— Start of SUPPLIED MATERIAL —

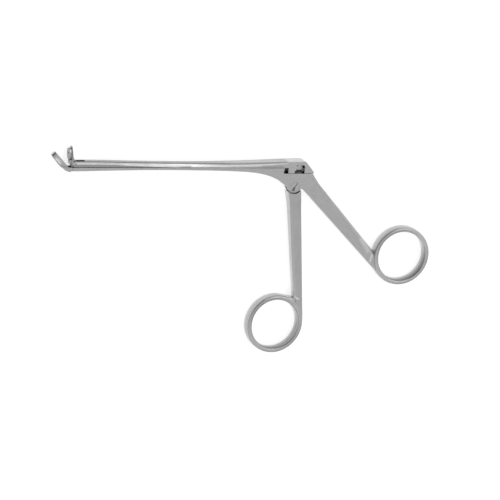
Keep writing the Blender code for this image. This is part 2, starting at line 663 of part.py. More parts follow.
def seat_wedge():
    """Everything below the plane in which the closed jaw would meet the lower shaft."""
    rise = math.radians(JAW_RISE)

    def lift(v):
        return (JAW_PIVOT_DEPTH + v * math.cos(rise)) / math.sin(rise) + SEAT_FIT

    corners = [(lift(-PLATE), -PLATE), (lift(PLATE), PLATE), (lift(-PLATE), PLATE)]
    return prism("seat_wedge", [bite_point(u, v) for u, v in corners], -PLATE, PLATE)


def web_profile():
    """Side outline of the central web: eye round the pivot, link eye, tail in the slide's slot."""
    reach = JAW_PIVOT_DEPTH + SLIDE_HEIGHT_FRONT - EDGE
    points = circle(JAW_PIVOT, JAW_PIN_RADIUS + SIDE_FIT + SLIDE_FIT, 20)
    corners = [(reach, -WEB_TAIL), (0.5 * reach, -0.7 * WEB_TAIL),
               (WEB_ROOT, BITE_OFFSET - 0.9 * FLANGE_DEPTH),
               (reach, 0.6 * BITE_OFFSET), (0.65 * reach, 0.5 * BITE_OFFSET)]
    return hull(points + [bite_point(u, v) for u, v in corners])


def hull(points):
    """Convex outline round the points, anticlockwise."""
    points = sorted(set((round(x, 6), round(y, 6)) for x, y in points))

    def chain(ordered):
        line = []
        for p in ordered:
            while len(line) > 1 and turn(line[-2], line[-1], p) <= 0:
                line.pop()
            line.append(p)
        return line[:-1]

    return chain(points) + chain(points[::-1])


def turn(a, b, c):
    return (b[0] - a[0]) * (c[1] - a[1]) - (b[1] - a[1]) * (c[0] - a[0])


def make_upper_jaw():
    jaw = flange()
    cut(jaw, prism("nose_hollow", circle(LINK, NOSE_RADIUS + NOSE_FIT), -PLATE, PLATE), seat_wedge())
    face = BITE_OFFSET - BITE_GAP
    outline = oval(PUNCH_START, PUNCH_END, HALF - JAW_WALL - PUNCH_FIT, JAW_WIDEST)
    heights = face + PUNCH_HEIGHT_BASE, face + PUNCH_HEIGHT_TIP
    join(jaw, bite_prism("punch", outline, face - FLANGE_RIM, *heights))
    hole = [(HOLE_REACH + u, z) for u, z in circle((0.0, 0.0), HOLE_RADIUS, 20)]
    cut(jaw, bite_prism("eject_hole", hole, face - PLATE, face + PLATE, face + PLATE))
    join(jaw, prism("web", web_profile(), -WEB / 2, WEB / 2))
    cut(jaw, prism("jaw_eye", circle(JAW_PIVOT, JAW_PIN_RADIUS + PIN_FIT), -PLATE, PLATE))
    cut(jaw, prism("link_hole", circle(LINK, JAW_PIN_RADIUS + PIN_FIT), -PLATE, PLATE))
    return jaw


def pin(name, centre, half):
    return prism(name, circle(centre, JAW_PIN_RADIUS), -half, half, 0.2 * JAW_PIN_RADIUS)


def make_screw():
    screw = prism("pivot_screw", circle(PIVOT, SCREW_SHANK_RADIUS), -HALF + 0.03, HALF - 0.3)
    head = circle(PIVOT, SCREW_HEAD_RADIUS)
    join(screw, prism("screw_head", head, HALF - SCREW_HEAD_DEPTH, HALF - 0.03))
    half, reach = SCREW_SLOT / 2, 2 * SCREW_HEAD_RADIUS
    turn_by = Matrix.Rotation(math.radians(SCREW_SLOT_TURN), 2)
    corners = [(-reach, -half), (reach, -half), (reach, half), (-reach, half)]
    slot = [tuple(PIVOT + turn_by @ Vector(p)) for p in corners]
    cut(screw, prism("screw_slot", slot, HALF - SCREW_SLOT_DEPTH, PLATE))
    return screw


def steel(name, colour, roughness):
    material = bpy.data.materials.new(name)
    material.use_nodes = True
    shader = material.node_tree.nodes["Principled BSDF"]
    shader.inputs["Base Color"].default_value = (*colour, 1.0)
    shader.inputs["Metallic"].default_value = 1.0
    shader.inputs["Roughness"].default_value = roughness
    return material


def finish(obj, name, centre, material):
    """Names a piece, turns it into metres and puts its origin on its joint's axis."""
    origin = Vector((0.0, -ORIGIN_DEPTH, -HALF))
    pivot = Vector((centre[0], centre[1], 0.0))
    obj.name = obj.data.name = name
    obj.data.transform(Matrix.Scale(MM, 4) @ Matrix.Translation(-pivot))
    obj.location = (pivot - origin) * MM
    obj.data.materials.clear()
    obj.data.materials.append(material)
    obj.data.shade_smooth()
    obj.data.set_sharp_from_angle(angle=math.radians(28))
    return obj


def main():
    for obj in list(bpy.data.objects):
        bpy.data.objects.remove(obj)
    frame = bpy.data.objects.new("forceps", None)
    bpy.context.scene.collection.objects.link(frame)
    satin = (0.56, 0.56, 0.56)
    origin = (0.0, -ORIGIN_DEPTH)
    pieces = [
        finish(make_fixed_limb(), "fixed_limb", origin, steel("satin_steel", satin, 0.34)),
        finish(make_slide(), "upper_slide", origin, steel("slide_steel", satin, 0.32)),
        finish(make_lever(), "front_lever", PIVOT, steel("lever_steel", satin, 0.34)),
        finish(make_upper_jaw(), "upper_jaw", JAW_PIVOT, steel("jaw_steel", (0.5, 0.5, 0.5), 0.3)),
        finish(pin("jaw_pivot_pin", JAW_PIVOT, SHAFT_HALF - 0.02), "jaw_pivot_pin", JAW_PIVOT,
               steel("pin_steel", (0.48, 0.48, 0.48), 0.3)),
        finish(pin("jaw_link_pin", LINK, SHAFT_HALF - 0.05), "jaw_link_pin", JAW_PIVOT,
               steel("link_pin_steel", (0.48, 0.48, 0.48), 0.3)),
        finish(make_screw(), "pivot_screw", PIVOT, steel("screw_steel", (0.52, 0.52, 0.52), 0.3)),
    ]
    for piece in pieces:
        piece.parent = frame


main()
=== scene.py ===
"""Nasal forceps of satin steel, lying on its side with the jaws open."""

import math

import bpy
import numpy as np
from mathutils import Matrix, Vector


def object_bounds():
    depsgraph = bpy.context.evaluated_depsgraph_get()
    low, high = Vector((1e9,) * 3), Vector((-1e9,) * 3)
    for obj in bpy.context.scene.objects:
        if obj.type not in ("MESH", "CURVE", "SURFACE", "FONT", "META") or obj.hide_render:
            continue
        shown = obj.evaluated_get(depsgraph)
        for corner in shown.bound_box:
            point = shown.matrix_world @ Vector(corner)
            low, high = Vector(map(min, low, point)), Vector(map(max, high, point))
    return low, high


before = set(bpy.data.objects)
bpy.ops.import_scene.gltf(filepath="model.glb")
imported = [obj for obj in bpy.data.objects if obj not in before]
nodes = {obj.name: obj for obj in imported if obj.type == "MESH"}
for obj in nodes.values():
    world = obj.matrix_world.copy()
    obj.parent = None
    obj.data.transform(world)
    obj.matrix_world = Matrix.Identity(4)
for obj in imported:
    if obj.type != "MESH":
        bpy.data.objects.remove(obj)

MM = 0.001
VIEW_WIDTH = 0.2285    # width of the photograph's frame at the instrument
AWAY = 1.6             # distance of the camera and the lamp from the instrument
MID_HEIGHT_MM = 2.4    # middle of the instrument's thickness, above the side face it lies on
VIEW_MIDDLE_MM = (-17.198, -35.759, MID_HEIGHT_MM)
OUTER_SIDE_MM = (1.7, 2.1)         # from that middle height, where the two outer sides begin
WHITE = (1.0, 1.0, 1.0)

GRAIN_STRETCH = (60.0, 1400.0, 1400.0)   # long streaks along the grain, fine ones across it
GRAIN_TURNS_MM = (4.0, 9.0)              # behind the pivot, along X, where the shaft's grain turns into the handle's
CLOUD_FINENESS = 190.0                   # patches of cloudy polish, about 5 mm wide
CREVICE_REACH_MM = 1.6                   # how near another surface must come for painted shade in a crevice

# Rings, as radii from their centres: bore 11.45, outside 13.7
RING_TOP_MM = 13.0         # inside this lies the inner wall with its rounded upper edge
RING_OUTSIDE_MM = 14.3     # just past the outer wall
RING_SOFT_MM = 14.0        # inside this the edges are rounder, by the next value
RING_ROUNDER_MM = 0.9
INNER_EDGE_MM = (11.6, 12.1, 12.6)  # a painted highlight arc between the first two, a painted shade arc between the last two
RING_UPPER_LEFT = (-0.6, 0.8, 0.0)

cad_low, cad_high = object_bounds()


# Materials

def add(tree, kind, **settings):
    """One shader node with its settings."""
    node = tree.nodes.new(kind)
    for name, value in settings.items():
        setattr(node, name, value)
    return node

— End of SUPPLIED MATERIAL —

Retype, word for word, every line from the line with "obj.data.materials.append(material)" to the line with "imported = [obj", inclusive. Add nothing.

- **EXERCISE RESPONSE**:
    obj.data.materials.append(material)
    obj.data.shade_smooth()
    obj.data.set_sharp_from_angle(angle=math.radians(28))
    return obj


def main():
    for obj in list(bpy.data.objects):
        bpy.data.objects.remove(obj)
    frame = bpy.data.objects.new("forceps", None)
    bpy.context.scene.collection.objects.link(frame)
    satin = (0.56, 0.56, 0.56)
    origin = (0.0, -ORIGIN_DEPTH)
    pieces = [
        finish(make_fixed_limb(), "fixed_limb", origin, steel("satin_steel", satin, 0.34)),
        finish(make_slide(), "upper_slide", origin, steel("slide_steel", satin, 0.32)),
        finish(make_lever(), "front_lever", PIVOT, steel("lever_steel", satin, 0.34)),
        finish(make_upper_jaw(), "upper_jaw", JAW_PIVOT, steel("jaw_steel", (0.5, 0.5, 0.5), 0.3)),
        finish(pin("jaw_pivot_pin", JAW_PIVOT, SHAFT_HALF - 0.02), "jaw_pivot_pin", JAW_PIVOT,
               steel("pin_steel", (0.48, 0.48, 0.48), 0.3)),
        finish(pin("jaw_link_pin", LINK, SHAFT_HALF - 0.05), "jaw_link_pin", JAW_PIVOT,
               steel("link_pin_steel", (0.48, 0.48, 0.48), 0.3)),
        finish(make_screw(), "pivot_screw", PIVOT, steel("screw_steel", (0.52, 0.52, 0.52), 0.3)),
    ]
    for piece in pieces:
        piece.parent = frame


main()
=== scene.py ===
"""Nasal forceps of satin steel, lying on its side with the jaws open."""

import math

import bpy
import numpy as np
from mathutils import Matrix, Vector


def object_bounds():
    depsgraph = bpy.context.evaluated_depsgraph_get()
    low, high = Vector((1e9,) * 3), Vector((-1e9,) * 3)
    for obj in bpy.context.scene.objects:
        if obj.type not in ("MESH", "CURVE", "SURFACE", "FONT", "META") or obj.hide_render:
            continue
        shown = obj.evaluated_get(depsgraph)
        for corner in shown.bound_box:
            point = shown.matrix_world @ Vector(corner)
            low, high = Vector(map(min, low, point)), Vector(map(max, high, point))
    return low, high


before = set(bpy.data.objects)
bpy.ops.import_scene.gltf(filepath="model.glb")
imported = [obj for obj in bpy.data.objects if obj not in before]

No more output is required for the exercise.